First of all:  Don't paint your subject's smile and eyes upside down if their face is right side up, it will look super creepy.

And, secondly - Painting is often a process of refinement and if you get too used to something it will be hard to see the errors.

When I was in college I participated in a figure-painting class where we painted a full-length painting of a model for 3 hours twice a week for 8 weeks.  I had a pretty good start to the model's head, so I left it and worked out the rest of the body.  I had an idea where the hair was to go, but I left the hair out for several weeks.  I knew that the hair needed to go on the model's head, but seeing the painting for so many hours without it, I became used to that look.  I still remember the shock I felt at seeing the head change so dramatically with the addition of the hair.  The hair simply didn't look right - it changed the shape of her head and I was used to the old shape.  If the hair hadn't been a separate element (as in the placement of the eyes, or the angle of the jaw) I probably would have removed it, thinking that it just wasn't right.

Here are several steps for combatting this issue:

• Work from the general to the specific.  I should have painted more of the shape of the hair in the beginning stages of the painting, so that it's addition later on wasn't so jarring.

• Just like the photos above, alter the view a bit.  Turn the painting upside down or look at it's reflection in a mirror.  You could also look at the painting through a reducing lens (opposite of a magnifying glass).  These new views can show you errors and awkward areas of your painting that you had simply become used to.  Errors usually yell at us at first, but they'll eventually become hoarse and lose their voice as we become used to them.

• Step Back - This is the vantage point that most of those who see the painting will have.  Color, value, and spatial relationships should be painted with this fact in mind.

• Always be checking relationships - Facebook is good for this (Just Kidding).  Spatial, color, and value relationships to be specific.  This is how you refine your painting - let the parts unify the whole.

• Never "settle" - Figure out the problem and fix it.  Settling, when you know there is an error, is weak.  If you know something is not right, but you don't know what it is, I offer a few suggestions.  You could set the painting aside for an hour/day/week/month and come back to it with fresh eyes.  You could ask a trusted advisor for clues.  You could take a class or workshop and then return to the painting with new skills.  Whatever you do, just don't settle.
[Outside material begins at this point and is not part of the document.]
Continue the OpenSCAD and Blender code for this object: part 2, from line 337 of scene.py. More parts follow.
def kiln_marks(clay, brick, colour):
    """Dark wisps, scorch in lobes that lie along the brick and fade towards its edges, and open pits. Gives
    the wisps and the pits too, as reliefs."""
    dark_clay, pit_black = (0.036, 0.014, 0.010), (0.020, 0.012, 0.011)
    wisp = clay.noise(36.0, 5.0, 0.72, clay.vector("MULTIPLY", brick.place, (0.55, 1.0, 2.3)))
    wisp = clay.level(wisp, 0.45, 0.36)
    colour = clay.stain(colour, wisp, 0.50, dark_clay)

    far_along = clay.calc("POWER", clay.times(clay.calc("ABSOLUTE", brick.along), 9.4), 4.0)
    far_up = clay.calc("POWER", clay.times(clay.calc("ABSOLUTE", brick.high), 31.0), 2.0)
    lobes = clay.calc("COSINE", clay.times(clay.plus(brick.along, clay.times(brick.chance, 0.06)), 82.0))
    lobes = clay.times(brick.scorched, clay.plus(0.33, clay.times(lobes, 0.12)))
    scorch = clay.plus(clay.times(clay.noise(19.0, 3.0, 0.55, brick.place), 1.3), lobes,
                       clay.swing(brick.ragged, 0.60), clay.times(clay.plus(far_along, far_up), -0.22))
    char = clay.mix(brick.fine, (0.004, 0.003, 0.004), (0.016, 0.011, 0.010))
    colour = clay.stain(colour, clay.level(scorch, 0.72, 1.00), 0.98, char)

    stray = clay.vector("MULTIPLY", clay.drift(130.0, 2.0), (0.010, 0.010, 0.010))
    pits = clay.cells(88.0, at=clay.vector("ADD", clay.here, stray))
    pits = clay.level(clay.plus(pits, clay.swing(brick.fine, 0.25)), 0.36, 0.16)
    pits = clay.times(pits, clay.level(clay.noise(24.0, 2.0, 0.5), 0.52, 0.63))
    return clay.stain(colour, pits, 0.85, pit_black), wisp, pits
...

If you need any impetus to summon forth the effort to fix your errors, think of these Margaret Thatcher photos!  (But don't think about them too much - they're really pretty creepy - although entertainingly creepy!)

Tuesday, July 13, 2010

"Meg" . . . Now with Commentary

Artist and blogger Anne Bobroff-Hajal is beginning a series of informative posts where artists explain their drawing technique and procedures.  She recently posted a very kind article on my drawing of "Meg."  The article features the photo reference for the drawing as well as a list of the materials used.  There is also a short commentary about the process, which correlates with the video, and some additional notes about other artists.
Anne's writing style is clear and engaging - I really look forward to seeing her upcoming entries.

Monday, July 12, 2010

Current Background Image

The current textural background on Theory and Practice belongs to an equally textural painting called "Nurturing Through the Word", which measures 29" x 37".

Since the linen is mounted on a panel I was able to take an active palette knife approach to this piece. The outermost layer is made using Gamblin's Galkyd Gel, so it is physically thicker than the other surfaces.
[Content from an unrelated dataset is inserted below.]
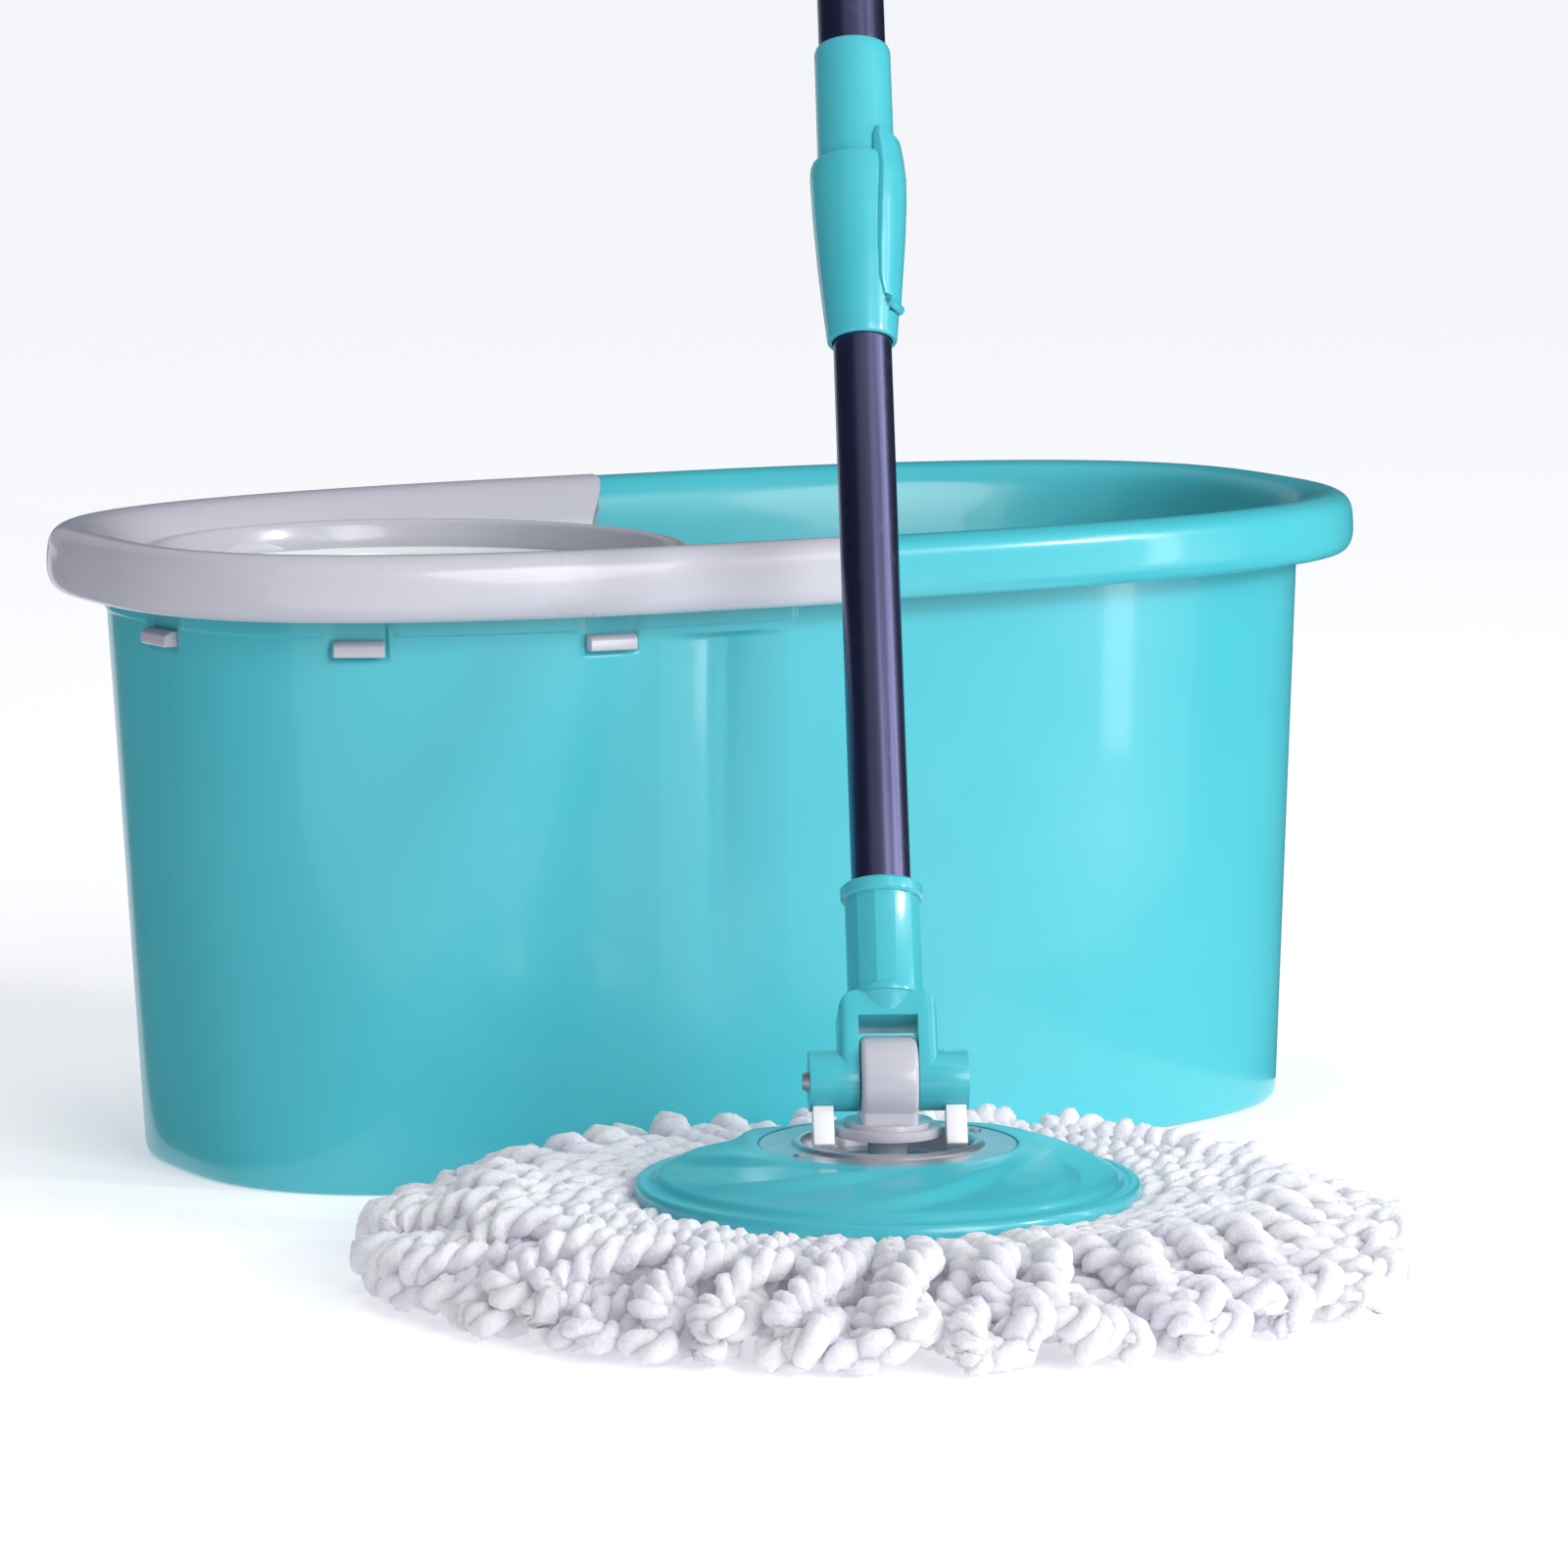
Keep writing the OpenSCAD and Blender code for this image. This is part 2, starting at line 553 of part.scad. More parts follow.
// The outline of the lever's leaf as seen from outside, pushed through the sleeve
module leaf_outline(grow = 0) {
    translate([0, 0, clamp_s]) rotate([90, 0, 90]) linear_extrude(height = 30) offset(delta = grow)
        polygon([[-3.4, 9.6], [-6.2, 13], [-8, 19], [-8.9, 30], [-9.3, 44], [-9, 60], [-8.6, 69],
            [-7.6, 72.2], [-6, 72.6], [-4.4, 70.6], [3, 69.6], [7.4, 67], [9.4, 62], [10, 44], [9.3, 30],
            [8, 19], [6.2, 13], [3.4, 9.6]]);
}
module clamp_sleeve() {
    color(teal) difference() {
        union() {
            difference() {
                pole_frame() translate([0, 0, clamp_s]) rotate_extrude() polygon([
                    [9.9, 0], [11, 0], [11.4, 0.6], [12.3, 10], [13.7, 26], [14.8, 44], [15.3, 58],
                    [15, 61.5], [14.4, 63], [12.9, 63], [12.9, 44], [12.5, 44], [9.9, 40]]);
                // Seat for the leaf, down to a thin wall over the lower tube
                lever_frame() difference() {
                    leaf_outline(0.35);
                    cylinder(r = 10.9, h = clamp_s + 42);
                }
            }
            for (s = [-1, 1]) lever_frame() translate([lever_x, s * 4.5, lever_s]) rotate([90, 0, 0])
                cylinder(r = lever_hub_r, h = 1.3, center = true);
        }
        lever_frame() {
            translate([9.7, -lever_w / 2 - 0.35, lever_s - 3]) cube([9, lever_w + 0.7, 34]);
            translate([lever_x, 0, lever_s]) rotate([90, 0, 0])
                cylinder(r = lever_pin_r, h = 30, center = true);
        }
    }
}
module clamp_lever() {
    // A leaf of a shell that lies flush in the sleeve, with one corner drawn up over the collar
    color(teal) lever_frame() difference() {
        union() {
            intersection() {
                translate([0, 0, clamp_s]) rotate([0, 0, -60]) rotate_extrude(angle = 120, $fn = 96) polygon([
                    [11.3, 9], [12.5, 9], [13.2, 14], [14.1, 24], [15.2, 36], [16, 48], [16.2, 57],
                    [15.6, 64], [14.2, 73], [13.2, 73], [13.2, 42], [11.3, 36]]);
                leaf_outline();
            }
            translate([lever_x, 0, lever_s]) rotate([90, 0, 0])
                cylinder(r = lever_hub_r, h = lever_w, center = true);
        }
        translate([lever_x, 0, lever_s]) rotate([90, 0, 0]) {
            cylinder(r = lever_pin_r + 0.06, h = 40, center = true);
            for (s = [-1, 1]) translate([0, 0, s * (lever_w / 2 + 5)])
                cylinder(r = lever_hub_r + 0.4, h = 10, center = true);
        }
    }
}
module lever_pin() {
    color(steel) lever_frame() translate([lever_x, 0, lever_s]) rotate([90, 0, 0])
        cylinder(r = lever_pin_r, h = 10.3, center = true);
}

bucket_shell();
spin_insert();
spindle_seat();
seat_screws();
spindle();
thrust_washer();
spindle_nut();
spin_basket();
basket_hub();
basket_bearing();
swivel_post();
post_washer();
post_screw();
swivel_bearing();
head_plate();
steel_ring();
ring_rivets();
yarn_carrier();
yarn_fringe();
yoke();
locking_feet();
hinge_pin();
lower_tube();
drive_housing();
drive_cap();
drive_nut();
upper_tube();
clamp_liner();
clamp_collar();
clamp_sleeve();
clamp_lever();
lever_pin();
rod_plug();
spin_rod();
handle_grip();
end_cap();
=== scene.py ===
"""Looks of a spin mop set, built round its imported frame: bucket, spin insert, yarn mop and press handle."""

import json
import math
import random

import bmesh
import bpy
import numpy as np
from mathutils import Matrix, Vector


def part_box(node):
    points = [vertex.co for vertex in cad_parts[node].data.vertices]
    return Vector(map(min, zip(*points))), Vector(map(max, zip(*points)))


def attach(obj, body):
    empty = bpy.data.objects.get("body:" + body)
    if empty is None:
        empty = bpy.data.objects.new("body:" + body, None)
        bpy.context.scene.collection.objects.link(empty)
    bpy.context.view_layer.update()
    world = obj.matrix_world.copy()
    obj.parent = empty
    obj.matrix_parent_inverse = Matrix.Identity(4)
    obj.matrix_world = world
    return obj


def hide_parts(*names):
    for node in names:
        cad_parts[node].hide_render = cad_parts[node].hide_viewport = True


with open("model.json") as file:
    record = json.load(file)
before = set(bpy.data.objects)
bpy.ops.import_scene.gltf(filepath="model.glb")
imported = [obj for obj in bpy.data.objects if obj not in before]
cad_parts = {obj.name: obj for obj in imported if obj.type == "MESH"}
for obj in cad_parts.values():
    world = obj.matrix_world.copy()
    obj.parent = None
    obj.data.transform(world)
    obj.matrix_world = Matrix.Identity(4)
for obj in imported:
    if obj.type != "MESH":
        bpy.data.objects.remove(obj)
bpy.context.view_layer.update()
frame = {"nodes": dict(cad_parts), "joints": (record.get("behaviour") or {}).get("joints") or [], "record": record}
joints = {joint["name"]: joint for joint in frame["joints"]}
MM = 0.001


# ---------------------------------------------------------------- camera, lights and floor
def make_camera():
    """About 2.9 m away, 28.5 degrees round to the left of the bucket's width, looking a little down."""
    place = (-1.3375, -2.5130, 0.5078)
    yaw, pitch = math.radians(28.515), math.radians(-7.79)
    data = bpy.data.cameras.new("camera")
    data.lens = 190.45
    data.sensor_width = 36
    camera = bpy.data.objects.new("camera", data)
    camera.location = place
    camera.rotation_euler = (math.pi / 2 + pitch, 0, -yaw)
    bpy.context.scene.collection.objects.link(camera)
    bpy.context.scene.camera = camera


def area_light(name, place, aim, size, watts):
    data = bpy.data.lights.new(name, "AREA")
    data.shape = "RECTANGLE"
    data.size, data.size_y = size
    data.energy = watts
    light = bpy.data.objects.new(name, data)
    light.location = place
    light.rotation_euler = (Vector(aim) - Vector(place)).to_track_quat("-Z", "Y").to_euler()
    bpy.context.scene.collection.objects.link(light)
    return light


def sun_light(name, azimuth, elevation, strength, spread):
    """A sun that stands at an azimuth and elevation seen from the part, all in degrees."""
    data = bpy.data.lights.new(name, "SUN")
    data.energy = strength
    data.angle = math.radians(spread)
    light = bpy.data.objects.new(name, data)
    light.rotation_euler = (math.radians(90 - elevation), 0, math.radians(azimuth + 90))
    bpy.context.scene.collection.objects.link(light)


def stage_mesh(name, points, faces, colour, roughness, glow=0.0):
    """A plain painted piece of the studio, which isn't part of the product."""
    mesh = bpy.data.meshes.new(name)
    mesh.from_pydata(points, [], faces)
    obj = bpy.data.objects.new(name, mesh)
    bpy.context.scene.collection.objects.link(obj)
    paint = Nodes(name + "_paint").set(Base_Color=(*colour, 1), Roughness=roughness)
    paint.set(Emission_Color=(1, 1, 1, 1), Emission_Strength=glow)
    mesh.materials.append(paint.material)
    return obj


def side_card(name, near, far):
    """A dark card to one side, lying and then standing. It only shows as a reflection in glossy plastic."""
    front, back, low, high = -0.35, 3, 0.002, 1.6
    points = [(near, front, low), (near, back, low), (far, back, low), (far, front, low),
              (far, back, high), (far, front, high)]
    card = stage_mesh(name, points, [(0, 1, 2, 3), (3, 2, 4, 5)], (0.04, 0.06, 0.10), 1.0)
    card.visible_camera = card.visible_diffuse = card.visible_shadow = card.visible_transmission = False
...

 The frame is a coated custom-welded steel floater frame from A Street Frames in Cambridge, MA.  I highly recommend them for unique contemporary wood and steel frames.

Tuesday, July 6, 2010

Announcing a New Class-Registration now open

Oil Painting with Jonathan



Picasso once said: "There are painters who transform the sun into a yellow spot, but there are others who, thanks to their art and intelligence, transform a yellow spot into the sun."

Join Jonathan on Tuesday evenings for this special oil painting session where participants will learn the skills necessary to "transform a yellow spot into the sun." 

The first three weeks will be devoted to studying, seeing, and mixing color.  During the final five weeks participants can bring any oil painting project(s) they would like to work on to the class to receive individual instruction.  For those who would rather work from life, a costumed model (emphasizing color) will pose.